__MATERIAL SUPPLIED__
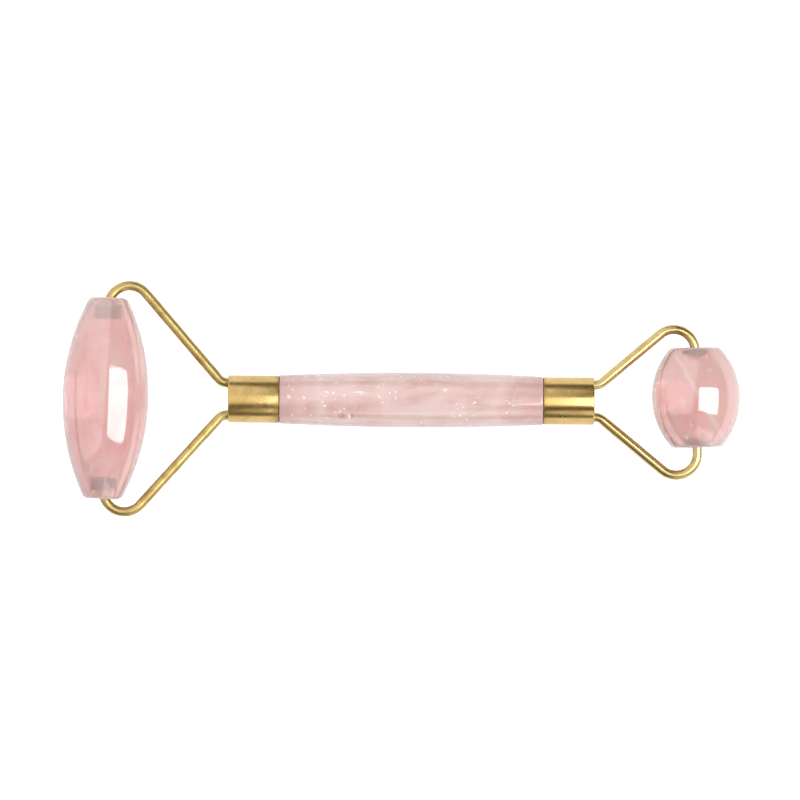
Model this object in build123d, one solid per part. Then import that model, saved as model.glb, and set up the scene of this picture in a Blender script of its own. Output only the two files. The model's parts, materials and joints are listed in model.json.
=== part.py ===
from build123d import *
import os
from dataclasses import dataclass
from math import asin, atan2, cos, degrees, hypot, radians, sin, sqrt

# A face roller of polished rose quartz and brass. A stone handle rod carries a brass ferrule
# at each end, and each ferrule holds a yoke bent from one length of wire. The yokes' tips run
# in bushes inside a large and a small barrel-shaped stone, which turn freely on them.
#
# Millimetres. X runs along the handle, with the large roller towards -X. Y runs along the
# rollers, and left means +Y. Z is up. The origin is under the middle of the overall length,
# on the surface that the rollers rest on.

# Large roller stone
large_stone_length = 41.6
large_stone_diameter = 17.8
large_stone_end_diameter = 7.7
large_rim_radius = 1.3

# Small roller stone
small_stone_length = 20.7
small_stone_diameter = 18.25
small_stone_end_diameter = 10.2
small_rim_radius = 1.5

# Handle rod, between its two shoulders
handle_length = 54.4
handle_middle_diameter = 11.4
handle_end_diameter = 10.0
handle_rim_radius = 0.3
tenon_chamfer = 0.3

# Ferrules: brass cups, closed at the outer end, with two holes for the yoke's legs
ferrule_length = 10.45
ferrule_diameter = 9.8
ferrule_wall = 0.45
ferrule_end_thickness = 0.8
ferrule_edge_radius = 0.35
ferrule_mouth_chamfer = 0.12

# Yokes: bend radii are those of the wire's centreline
wire_diameter = 2.05
wire_tip_chamfer = 0.25
shoulder_radius = 4.4
neck_radius = 2.6
neck_straight = 0.1
hairpin_bridge = 1.9
hairpin_leg = 0.5
large_gap = 16.4
small_gap = 11.925
large_bend_depth = 1.85
small_bend_depth = -0.3
# The yokes are bent by hand, so each roller's left end leans towards the handle, in degrees
large_lean = 1.3
small_lean = 1.6
# The small stone lies slid to the left, where its bush meets the start of the wire's bend
small_slide = 0.9

# Bushes: short brass sleeves bonded into a blind bore in each end of a roller
bush_wall = 0.65
bush_length = 2.8
bush_chamfer = 0.15
bore_mouth_chamfer = 0.25

# Clearances
running_clearance = 0.04
end_play = 0.4
tip_room = 0.3
hole_clearance = 0.05
leg_clearance = 0.1

# Epoxy: round the hairpin, between stone and metal, and showing as a line at each shoulder
glue_gap = 0.1
glue_line = 0.15
glue_line_setback = 0.1
potting_cover = 0.3

# Sizes that follow
wire_radius = wire_diameter / 2
ferrule_bore = ferrule_diameter - 2 * ferrule_wall
leg_offset = ferrule_bore / 2 - wire_radius - leg_clearance
hairpin_radius = leg_offset - hairpin_bridge / 2
potting_depth = hairpin_leg + hairpin_radius + wire_radius + potting_cover
tenon_diameter = ferrule_bore - 2 * glue_gap
tenon_length = glue_line + ferrule_length - ferrule_end_thickness - potting_depth - glue_gap
bush_bore = wire_diameter + 2 * running_clearance
bush_diameter = bush_bore + 2 * bush_wall
stone_bore = bush_diameter + 2 * glue_gap
wire_tail = end_play + bush_length - tip_room

axis_height = max(large_stone_diameter, small_stone_diameter) / 2
handle_assembly_length = handle_length + 2 * (glue_line + ferrule_length)
overall_length = (
    large_stone_diameter + large_gap + handle_assembly_length + small_gap + small_stone_diameter
)


@dataclass
class End:
    """What differs between the two ends. outward is the sign of X on the end's side."""

    name: str
    outward: int
    stone_length: float
    stone_diameter: float
    stone_end_diameter: float
    rim_radius: float
    gap: float
    bend_depth: float
    lean: float
    slide: float = 0.0

    @property
    def axis_x(self):
        """Where the roller's axis crosses the handle's."""
        return self.outward * (overall_length - self.stone_diameter) / 2

    @property
    def reach(self):
        """From the ferrule's closed face out to the roller's axis."""
        return self.gap + self.stone_diameter / 2

    @property
    def face_x(self):
        """The ferrule's closed face."""
        return self.axis_x - self.outward * self.reach

    @property
    def bush_recess(self):
        """From the stone's flat end in to the bush's outer face."""
        return self.bend_depth + end_play

    @property
    def bore_depth(self):
        """From the stone's flat end in to the bottom of its bore, with room for a tip that has slid in."""
        return self.bush_recess + bush_length + self.slide

    @property
    def ferrule_plane(self):
        """On the ferrule's closed face, with its Z pointing outward along the handle."""
        origin = (self.face_x, 0, axis_height)
        return Plane(origin=origin, x_dir=(0, 1, 0), z_dir=(self.outward, 0, 0))

    @property
    def yoke_plane(self):
        """On the ferrule's closed face, with its X pointing outward and its Y to the left."""
        origin = (self.face_x, 0, axis_height)
        return Plane(origin=origin, x_dir=(self.outward, 0, 0), z_dir=(0, 0, self.outward))

    @property
    def roller_plane(self):
        """Midway between the arms of the yoke, with its Z along the roller's axis, to the left."""
        lean = radians(self.lean)
        origin = (self.axis_x, 0, axis_height)
        x_dir = (cos(lean), self.outward * sin(lean), 0)
        z_dir = (-self.outward * sin(lean), cos(lean), 0)
        return Plane(origin=origin, x_dir=x_dir, z_dir=z_dir)

    @property
    def stone_plane(self):
        """In the middle of the stone, where it lies along the roller's axis."""
        return self.roller_plane.offset(self.slide)


large_end = End(
    name="large",
    outward=-1,
    stone_length=large_stone_length,
    stone_diameter=large_stone_diameter,
    stone_end_diameter=large_stone_end_diameter,
    rim_radius=large_rim_radius,
    gap=large_gap,
    bend_depth=large_bend_depth,
    lean=large_lean,
)
small_end = End(
    name="small",
    outward=1,
    stone_length=small_stone_length,
    stone_diameter=small_stone_diameter,
    stone_end_diameter=small_stone_end_diameter,
    rim_radius=small_rim_radius,
    gap=small_gap,
    bend_depth=small_bend_depth,
    lean=small_lean,
    slide=small_slide,
)


def rod(diameter, bottom, top):
    """A solid cylinder about Z between two heights."""
    return Pos(0, 0, bottom) * extrude(Circle(diameter / 2), top - bottom)


def barrel(length, middle_diameter, end_diameter, rim_radius):
    """A barrel about Z, centred on the origin, with flat ends and rounded rims."""
    half = length / 2
    rim = end_diameter / 2
    flank = ThreePointArc((rim, -half), (middle_diameter / 2, 0), (rim, half))
    core = Polyline((rim, half), (0, half), (0, -half), (rim, -half))
    solid = revolve(Plane.XZ * make_face(flank + core), Axis.Z)
    return fillet(solid.faces().filter_by(Axis.Z).edges(), rim_radius)


def bent_path(start, heading, moves):
    """A flat path of straight runs (length, 0) and tangent bends (radius, turn in degrees)."""
    path = Curve()
    point = Vector(*start)
    direction = Vector(1, 0).rotate(Axis.Z, heading)
    for size, turn in moves:
        if turn:
            step = JernArc(point, direction, size, turn)
        else:
            step = Line(point, point + direction * size)
        path += step
        point = step @ 1
        direction = step % 1
    return path


def yoke_half_path(end, side):
    """From the middle of the hairpin to one tip, in the yoke plane. side is 1 for left, else -1."""
    lean = side * radians(end.lean)
    # The shoulder bend starts out tangent to the roller's axis, a little inside the stone's end
    bend_start = end.stone_length / 2 - end.bend_depth
    shoulder_x = end.reach - bend_start * sin(lean) - shoulder_radius * cos(lean)
    shoulder_y = bend_start * cos(lean) - shoulder_radius * sin(lean)
    # The slanting run is the line that touches both the neck bend and the shoulder bend
    across = shoulder_x - neck_straight
    up = shoulder_y - leg_offset - neck_radius
    both_radii = neck_radius + shoulder_radius
    slant = atan2(up, across) + asin(both_radii / hypot(across, up))
    slant_length = sqrt(across**2 + up**2 - both_radii**2)
    leg_length = hairpin_leg + ferrule_end_thickness + neck_straight
    moves = [
        (hairpin_bridge / 2, 0),
        (hairpin_radius, -90 * side),
        (leg_length, 0),
        (neck_radius, degrees(slant) * side),
        (slant_length, 0),
        (shoulder_radius, -(90 + degrees(slant - lean)) * side),
        (wire_tail, 0),
    ]
    return bent_path((neck_straight - leg_length - hairpin_radius, 0), 90 * side, moves)


def yoke_half(end, side):
    """One arm of a yoke wire, with its tip chamfered."""
    path = yoke_half_path(end, side)
    arm = sweep((path ^ 0) * Circle(wire_radius), path)
    tip = arm.faces().sort_by_distance(path @ 1)[0]
    return chamfer(tip.edges(), wire_tip_chamfer)


def yoke_wire(end):
    """The whole yoke: two arms joined at the hairpin that is potted inside the ferrule."""
    return end.yoke_plane * (yoke_half(end, 1) + yoke_half(end, -1))


def ferrule(end):
    """A cup over the end of the handle rod."""
    outside = rod(ferrule_diameter, -ferrule_length, 0)
    outside = fillet(outside.faces().sort_by(Axis.Z)[-1].edges(), ferrule_edge_radius)
    outside = chamfer(outside.faces().sort_by(Axis.Z)[0].edges(), ferrule_mouth_chamfer)
    cup = outside - rod(ferrule_bore, -ferrule_length, -ferrule_end_thickness)
    hole = rod(wire_diameter + 2 * hole_clearance, -ferrule_end_thickness, 0)
    for side in (1, -1):
        cup -= Pos(side * leg_offset, 0, 0) * hole
    return end.ferrule_plane * cup


def potting(end, wire):
    """The epoxy plug that fills the closed end of a ferrule round the wire's hairpin."""
    top = -ferrule_end_thickness
    return end.ferrule_plane * rod(ferrule_bore, top - potting_depth, top) - wire


def handle_bond(end, stone):
    """The epoxy film round and under a tenon, with the line that shows at the shoulder."""
    film_top = -ferrule_end_thickness - potting_depth
    film = rod(ferrule_bore, -ferrule_length, film_top)
    line_diameter = ferrule_diameter - 2 * glue_line_setback
    line = rod(line_diameter, -ferrule_length - glue_line, -ferrule_length)
    return end.ferrule_plane * (film + line) - stone


def handle_stone():
    """The handle rod, with a tenon at each end that the ferrules slide over."""
    stone = barrel(handle_length, handle_middle_diameter, handle_end_diameter, handle_rim_radius)
    tenon = rod(tenon_diameter, 0, handle_length / 2 + tenon_length)
    tenon = chamfer(tenon.faces().sort_by(Axis.Z)[-1].edges(), tenon_chamfer)
    stone += tenon
    stone += Rot(180, 0, 0) * tenon
    middle_x = (large_end.face_x + small_end.face_x) / 2
    return Plane(origin=(middle_x, 0, axis_height), z_dir=(1, 0, 0)) * stone


def roller_stone(end):
    """A barrel with a blind bore in each end that holds a bush."""
    stone = barrel(end.stone_length, end.stone_diameter, end.stone_end_diameter, end.rim_radius)
    face = end.stone_length / 2
    bore = rod(stone_bore, face - end.bore_depth, face)
    mouth_diameter = stone_bore + 2 * bore_mouth_chamfer
    cone = Cone(stone_bore / 2, mouth_diameter / 2, bore_mouth_chamfer)
    bore += Pos(0, 0, face - bore_mouth_chamfer / 2) * cone
    for turn in (0, 180):
        stone -= Rot(turn, 0, 0) * bore
    return end.stone_plane * stone


def sleeve(end, side, outer_diameter, inner_diameter, edge_chamfer=0):
    """A tube in a roller's bore. side is 1 for the left end, -1 for the right."""
    outer_face = end.stone_length / 2 - end.bush_recess
    tube = rod(outer_diameter, outer_face - bush_length, outer_face)
    tube -= rod(inner_diameter, outer_face - bush_length, outer_face)
    if edge_chamfer:
        tube = chamfer(tube.faces().sort_by(Axis.Z)[-1].edges(), edge_chamfer)
    return end.stone_plane * Rot(90 - 90 * side, 0, 0) * tube


def build():
    """Every piece of the roller, by the name of its node."""
    stone = handle_stone()
    pieces = {"handle_stone": stone}
    for end in (large_end, small_end):
        wire = yoke_wire(end)
        pieces[f"{end.name}_ferrule"] = ferrule(end)
        pieces[f"{end.name}_yoke_wire"] = wire
        pieces[f"{end.name}_yoke_potting"] = potting(end, wire)
        pieces[f"{end.name}_ferrule_bond"] = handle_bond(end, stone)
        pieces[f"{end.name}_roller_stone"] = roller_stone(end)
        for hand, side in (("left", 1), ("right", -1)):
            bush = sleeve(end, side, bush_diameter, bush_bore, bush_chamfer)
            pieces[f"{end.name}_roller_{hand}_bush"] = bush
            bond = sleeve(end, side, stone_bore, bush_diameter)
            pieces[f"{end.name}_roller_{hand}_bush_bond"] = bond
    return pieces


os.makedirs("parts", exist_ok=True)
for name, piece in build().items():
    export_step(piece, f"parts/{name}.step")
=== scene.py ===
import json
from math import asin, atan2, cos, hypot, pi, radians, sin, sqrt, tan

import bmesh
import bpy
from mathutils import Matrix, Vector, noise
from mathutils.geometry import tessellate_polygon


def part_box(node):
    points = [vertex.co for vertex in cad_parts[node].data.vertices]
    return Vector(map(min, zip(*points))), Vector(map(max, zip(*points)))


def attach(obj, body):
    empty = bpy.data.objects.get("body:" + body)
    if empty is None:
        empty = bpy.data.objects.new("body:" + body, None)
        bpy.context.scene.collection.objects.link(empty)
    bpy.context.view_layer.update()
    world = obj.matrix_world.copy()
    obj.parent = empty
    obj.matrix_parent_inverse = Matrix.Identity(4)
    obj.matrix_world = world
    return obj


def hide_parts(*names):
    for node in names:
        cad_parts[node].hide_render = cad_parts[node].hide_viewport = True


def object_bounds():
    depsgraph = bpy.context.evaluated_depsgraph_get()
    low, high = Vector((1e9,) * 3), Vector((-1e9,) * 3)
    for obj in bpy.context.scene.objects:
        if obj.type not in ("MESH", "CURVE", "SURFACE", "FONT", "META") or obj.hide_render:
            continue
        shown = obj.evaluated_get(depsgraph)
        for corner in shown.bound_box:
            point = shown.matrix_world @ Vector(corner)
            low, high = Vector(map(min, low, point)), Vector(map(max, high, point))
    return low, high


# A face roller in polished rose quartz and unlacquered brass, seen from straight above.
# Sizes are in millimetres and multiplied by MM where a mesh is placed, in metres.

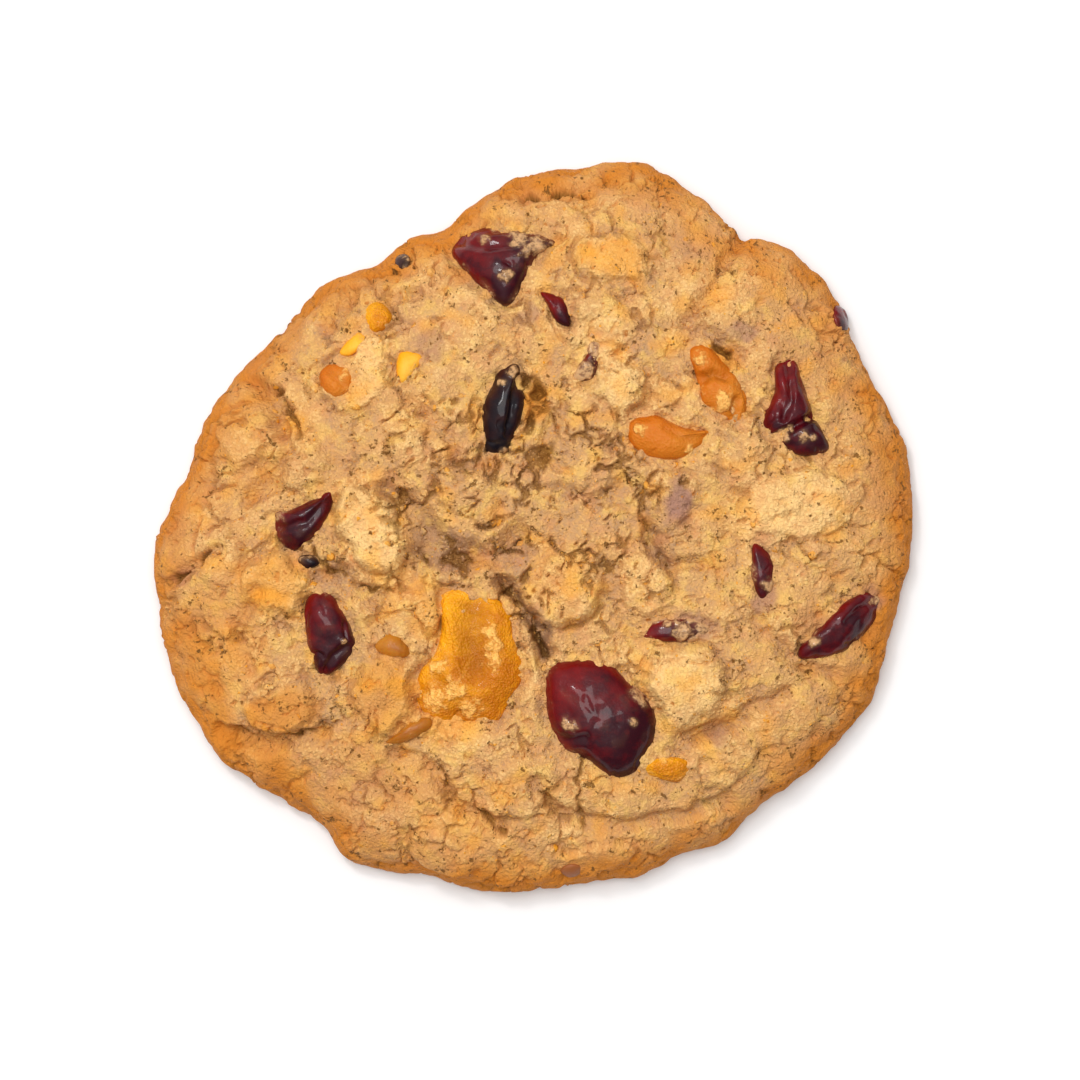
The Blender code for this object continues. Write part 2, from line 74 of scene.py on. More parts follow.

__GIVEN REQUEST__
Above are the records. Copy the lines beginning at the one that has "bond = sleeve(end, side, stone_bore, bush_diameter)" and ending with the one that has "if empty is", unchanged.

__CORRECT OUTPUT__
            bond = sleeve(end, side, stone_bore, bush_diameter)
            pieces[f"{end.name}_roller_{hand}_bush_bond"] = bond
    return pieces


os.makedirs("parts", exist_ok=True)
for name, piece in build().items():
    export_step(piece, f"parts/{name}.step")
=== scene.py ===
import json
from math import asin, atan2, cos, hypot, pi, radians, sin, sqrt, tan

import bmesh
import bpy
from mathutils import Matrix, Vector, noise
from mathutils.geometry import tessellate_polygon


def part_box(node):
    points = [vertex.co for vertex in cad_parts[node].data.vertices]
    return Vector(map(min, zip(*points))), Vector(map(max, zip(*points)))


def attach(obj, body):
    empty = bpy.data.objects.get("body:" + body)
    if empty is None:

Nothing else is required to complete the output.